Haidt, J. (2026, May 29). How screens stole childhood — and how to get it back [Video]. TED Talks. https://www.ted.com/talks/jonathan_haidt_how_screens_stole_childhood_and_how_to_get_it_back

4 Comments

  1. Pbrown54

    I really liked your post because you brought up situations that social workers could actually face in real life. I agree that helping older adults feel more comfortable with technology can make a big difference while also teaching them how to stay safe online. How would you handle it if a client kept reaching out through your personal social media even after you explained the professional boundaries?

  2. Khuff17

    As a case manager, I did not consider clients not being able to get a hold of me if they did not have phone service. I don’t think I like the idea of clients reaching out to me on social media as I would not want them peeking into my personal life, however I can see how it may be helpful for clients. I wonder if making social media accounts strictly for work would help maintain professional boundaries? That way clients can keep in touch but not have access to personal life.

  3. veraniadr

    Hi Ebony!

    You made a great point about clients who have limited access to phone services and may be low-income, therefore making Wi-Fi-based communication easier for them. I had not thought of this alternative to cellular communication, but it is an important thing to bring up and think about so that we can try to cater to those who are low-income and have limited access to different resources. The scenarios you bring up are valid, but also tricky to deal with. I think as social workers, we acknowledge the difficult circumstances people are faced with and want to help them no matter what, but with that being said, boundaries could be blurred very easily if we keep this mindset constantly. Having open and truthful communication during sessions could help mitigate the communication outside of work hours, such as sharing your office hours of when you are available, explaining that if there is a situation that is outside of those hours, you may not be able to communicate. Obviously, every person is different, but if scheduling and timeliness are an issue, working on that during sessions could help serve both the client and us.

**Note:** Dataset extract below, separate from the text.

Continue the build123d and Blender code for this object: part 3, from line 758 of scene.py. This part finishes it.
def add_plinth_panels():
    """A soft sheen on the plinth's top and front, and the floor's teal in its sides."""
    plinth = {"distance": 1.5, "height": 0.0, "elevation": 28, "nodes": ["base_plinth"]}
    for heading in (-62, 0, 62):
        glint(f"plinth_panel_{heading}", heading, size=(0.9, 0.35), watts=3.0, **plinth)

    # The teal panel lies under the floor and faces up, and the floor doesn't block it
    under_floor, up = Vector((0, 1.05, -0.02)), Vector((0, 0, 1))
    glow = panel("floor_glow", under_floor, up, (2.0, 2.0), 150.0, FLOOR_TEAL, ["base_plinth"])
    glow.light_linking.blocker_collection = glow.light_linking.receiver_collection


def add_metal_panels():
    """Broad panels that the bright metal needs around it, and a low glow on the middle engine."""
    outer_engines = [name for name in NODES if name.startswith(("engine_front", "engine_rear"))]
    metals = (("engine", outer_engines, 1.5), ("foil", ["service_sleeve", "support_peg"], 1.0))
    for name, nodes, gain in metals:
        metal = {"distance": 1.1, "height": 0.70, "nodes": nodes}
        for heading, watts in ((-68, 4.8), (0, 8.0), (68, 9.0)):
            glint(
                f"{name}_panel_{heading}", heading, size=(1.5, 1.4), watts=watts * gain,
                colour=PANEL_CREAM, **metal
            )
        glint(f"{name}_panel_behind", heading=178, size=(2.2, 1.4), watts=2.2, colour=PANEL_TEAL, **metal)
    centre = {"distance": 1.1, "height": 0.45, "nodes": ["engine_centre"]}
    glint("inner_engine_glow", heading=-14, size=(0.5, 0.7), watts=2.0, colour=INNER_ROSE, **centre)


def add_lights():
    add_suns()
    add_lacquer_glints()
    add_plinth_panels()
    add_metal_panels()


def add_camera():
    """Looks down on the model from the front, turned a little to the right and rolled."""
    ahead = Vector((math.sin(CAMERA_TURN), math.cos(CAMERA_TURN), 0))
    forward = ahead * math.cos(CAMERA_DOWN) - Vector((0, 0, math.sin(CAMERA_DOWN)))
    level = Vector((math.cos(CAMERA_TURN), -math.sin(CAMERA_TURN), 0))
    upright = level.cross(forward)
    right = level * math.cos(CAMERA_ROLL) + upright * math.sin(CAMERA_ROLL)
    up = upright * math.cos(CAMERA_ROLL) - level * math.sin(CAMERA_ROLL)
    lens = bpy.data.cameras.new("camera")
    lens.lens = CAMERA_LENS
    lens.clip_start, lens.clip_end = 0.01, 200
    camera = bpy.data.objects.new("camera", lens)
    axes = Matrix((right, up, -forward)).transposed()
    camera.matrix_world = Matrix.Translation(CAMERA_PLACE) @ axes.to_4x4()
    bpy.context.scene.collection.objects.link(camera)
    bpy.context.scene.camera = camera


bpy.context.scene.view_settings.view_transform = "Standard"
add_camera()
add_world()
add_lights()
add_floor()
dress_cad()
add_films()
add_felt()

    Thank you for adding your personal experiences with your Mom. I think that, as much as older adults may be used to how interactions were when they were growing up and as younger adults, it is still so important to not forget about this population and give them access to resources such as technology classes. Great ideas!

  4. Dmjames

    You made a good point about clients not having access to certain levels of communication. While I believe that we should with all efforts “meet clients where they are at”, I personally am very senstive to boundaries having worked in another field where boundaries were constantly crossed especally surrounding my personal time and contact. I was thankful this past year at my practicum that I had a designated email to contact clients with. However I did not have a phone line with a direct number that I could be reached at. When clients wanted to call they needed to call the main line and then asked to be transferred while I am sure to some this was cumbersome, I was very firm in not calling from my own personal number, which my site was supportive of. I even once had a client call a friend who was at the library branch I was at and ask if she could pass me her phone to talk. Even talking on a stranger’s personal phone seemed like a crossed boundary and I asked for the number she was calling from so I could call her from the branch phone. I think in this day and age, with so much access to technology and online spaces where we can be reached, I think it is importance not only for our own mental wellness and safety but all for the benefit and ethical standards for our clients, maintaining professional boundaries especially around technology and social media is extremely important.